The universal temptation of people attracted to research is doing something new. That is sometimes the right decision, but is also often not. I’d like to discuss some reasons why not.

  1. Expertise Once expertise are developed on some subject, you are the right person to refine them.
  2. What is the real problem? Continually improving a piece of technology is a mechanism forcing you to confront this question. In many cases, this confrontation is uncomfortable because you discover that your method has fundamental flaws with respect to solving the real problem. Not going all the way means you never discover this, except the hard way—people lose interest in your work.
  3. Virtues of breadth When you go all the way, you gain breadth, with a deeper understanding about which problems are important and why. This can be invaluable in focusing your future research.
  4. More Tangible Accomplishment Going all the way means that you can point to your peers and say “I solved it”.

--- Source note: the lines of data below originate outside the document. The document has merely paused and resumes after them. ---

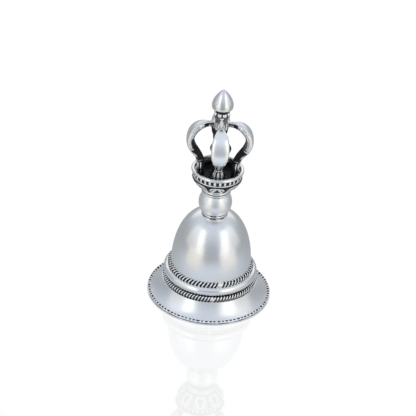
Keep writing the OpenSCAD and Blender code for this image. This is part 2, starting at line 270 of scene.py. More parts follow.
class Nodes:
    """A node tree, and the one method that adds a node to it."""

    def __init__(self, tree):
        self.tree = tree

    def add(self, kind, settings=None, values=None):
        node = self.tree.nodes.new(kind)
        for name, value in (settings or {}).items():
            setattr(node, name, value)
        for key, value in (values or {}).items():
            if isinstance(key, int):
                socket = node.inputs[key]
            else:
                socket = next(s for s in node.inputs if s.name == key and s.enabled)
            if isinstance(value, Wire):
                self.tree.links.new(value.socket, socket)
            else:
                socket.default_value = value
        outputs = [s for s in node.outputs if s.enabled]
        return Wire(self.tree, outputs[0]) if outputs else None

    def vector(self, x, y, z):
        return self.add("ShaderNodeCombineXYZ", None, {"X": x, "Y": y, "Z": z})

    def blend(self, factor, first, second):
        """A colour between two colours."""
        colours_in = {"Factor": factor, "A": first, "B": second}
        return self.add("ShaderNodeMix", {"data_type": "RGBA"}, colours_in)


def blank_nodes(owner):
    """The emptied node tree of a material or a world."""
    owner.use_nodes = True
    owner.node_tree.nodes.clear()
    return Nodes(owner.node_tree)


def show(name, data):
    """A new object for this data, in the scene and at the origin."""
    thing = bpy.data.objects.new(name, data)
    bpy.context.scene.collection.objects.link(thing)
    return thing


# ---------------------------------------------------------------- silver finishes


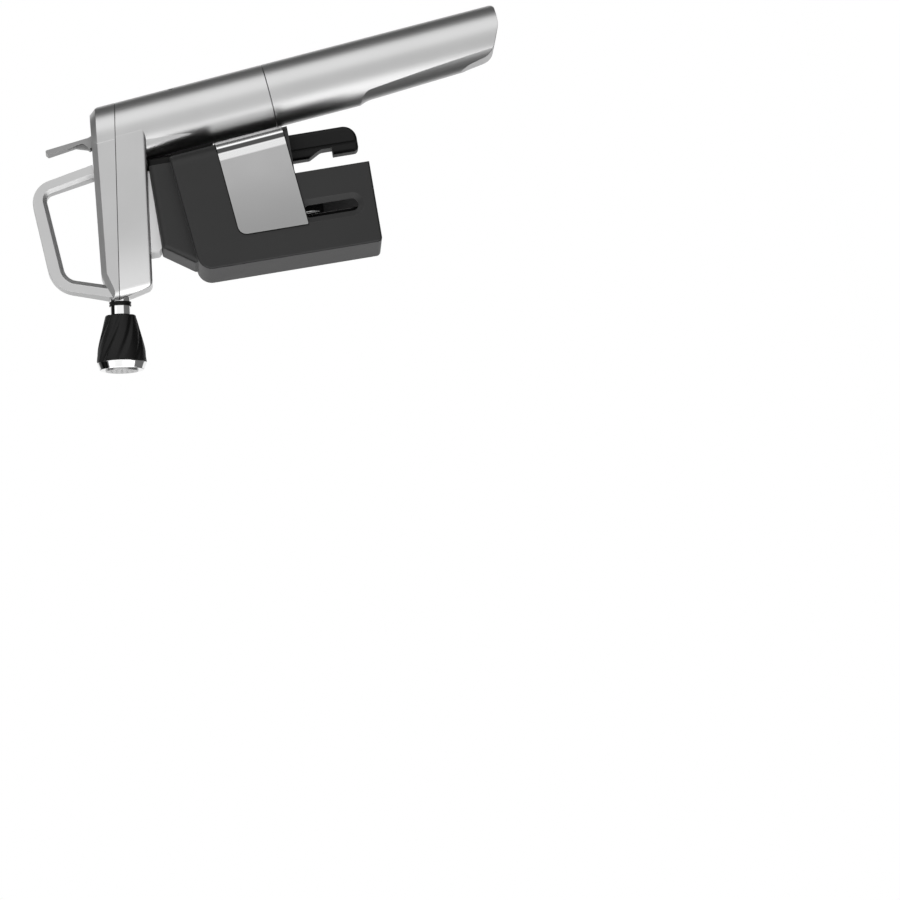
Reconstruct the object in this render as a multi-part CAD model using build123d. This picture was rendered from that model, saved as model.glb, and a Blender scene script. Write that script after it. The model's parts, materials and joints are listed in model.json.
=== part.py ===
from build123d import *
import math
import os

# Wine preservation dispenser: a needle goes through the cork of a bottle, gas from a capsule in the
# handle pushes the wine up the needle, and the wine leaves through a spout with an aerator.
# Millimetres. +Z up along the needle, +X towards the spout, Y across, origin at the centre of the
# bottle's mouth. The head is shown pushed down, with the needle through the cork.

# ---- Head: an arm that rises towards the spout, in a lower casting and a top cover ----
arm_rise = 7.85             # degrees, joint plane of the two shells and spout axis above level
joint_plane_height = 34.2   # of the joint plane, on the needle axis
arm_lean = 0.069            # by which the arm's sides draw in towards the nose
arm_depth = 14.4            # below the joint plane, at the nose
arm_taper = 1.35            # less depth at the handle
arm_nose = 25.2             # reach of the nose ahead of the needle axis
arm_nose_fall = 1.4         # slant of the nose below the joint plane
arm_chin = 5.6              # underside's end behind the nose
arm_chin_height = 3.8       # where the nose's slant turns into the chin
arm_chin_round = 3.0
arm_nose_round = 5.0        # corner of the nose seen from above
cover_rear_height = 10.9    # of the cover above the joint plane, behind the loop
cover_front_height = 7.6    # and where the nose starts to fall
cover_nose_run = 10.5       # length over which the nose falls
cover_nose_height = 3.0
cover_nose_round = 7.0      # where the nose starts to fall
cover_back_run = 9.7        # length of the slanted back corner
cover_back_fall = 8.3
cover_back_place = -56.3    # top of that corner along the arm
cover_chamfer = 2.5
arm_edge_round = 1.6
casting_wall = 2.2
cover_wall = 2.0
cavity_round = 4.0
shell_gap = 0.04            # between faces of one body that seat on each other
seam_gap = 0.2              # open seam between cover and casting

# ---- Finger loop on the cover ----
loop_back = -35.3           # foot of the loop behind the needle axis
loop_front = 24.0           # foot of the loop at the nose
loop_top_back = -30.0       # corners of the loop before rounding
loop_top_front = 15.4
loop_height_back = 68.6     # above the bottle's mouth
loop_height_front = 65.6
loop_foot = 39.6
loop_back_round = 10.0
loop_front_round = 13.0
loop_bar = 6.6              # thickness at the top
loop_leg = 5.5              # and in both legs, along the arm
loop_half_width = 7.4
loop_top_half_width = 5.0
loop_bevel = 1.8

# ---- Handle, a round tube that leans back ----
handle_tilt = 5.35          # degrees from the needle axis
handle_axis_back = 49.9     # behind the needle axis, at the height of the mouth
handle_radius = 14.1
handle_joint = -41.0        # height where the capsule cup meets the head's sleeve
sleeve_bore = 11.3
ridge_reach = 12.4          # corners of the sleeve ahead of its axis, under the arm
ridge_half_width = 12.6
ridge_foot_reach = 9.4      # and at the joint with the cup
ridge_foot_half_width = 9.4
ridge_height = 62.0         # above the joint, inside the arm
ridge_round = 4.0
vent_radius = 1.1           # pressure vent in the sleeve
vent_height = 40.7          # above the joint
vent_angle = 157.0          # degrees from straight ahead
cup_length = 104.9
cup_back_round = 3.0        # of the end's back corner
cup_slant_start = 3.2       # where the end turns into its slant, behind the handle axis
cup_slant_foot = 0.4
cup_slant_front = 8.2       # where the slanted end turns up into the finger cut
cup_slant_rise = 6.2
cup_toe_front = 9.9         # where that turn ends
cup_toe_rise = 16.8
grip_cut_radius = 19.5      # of the finger cut on the side of the bottle
grip_cut_lean = 2.0         # degrees by which the cut deepens towards the tip
grip_cut_depth = 1.3        # where it starts
grip_cut_start = 30.0       # below the joint
grip_cut_runout = 10.0      # length and height of the slope at its start
grip_cut_rise = 4.2
grip_cut_round = 14.0
cup_nose_height = 13.0      # threaded nose of the cup inside the sleeve
cup_thread_gap = 0.3
cup_seal_wire = 0.65
cup_seal_height = 1.8
cup_joint_gap = 0.3
cup_light_bore = 7.0
cup_end_wall = 12.0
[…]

Going all the way is sometimes problematic in research. For example, a paper with a theory, an algorithm, and experimental results invites defeat-in-detail: a reviewer can disagree with any one of these components and eliminate it from consideration. Another issue is that academia doesn’t directly reward implementing and releasing algorithms. A third issue is that you will almost certainly discover topics of interest which don’t fit your home conference(s). It is also very difficult to publish a paper with the title “an incremental improvement on X (which makes it work great in practice)”.

Along with this advice, it is important to remember to fail fast, where appropriate. When you discover that an idea is not workable, quickly quitting it and moving on is a real virtue.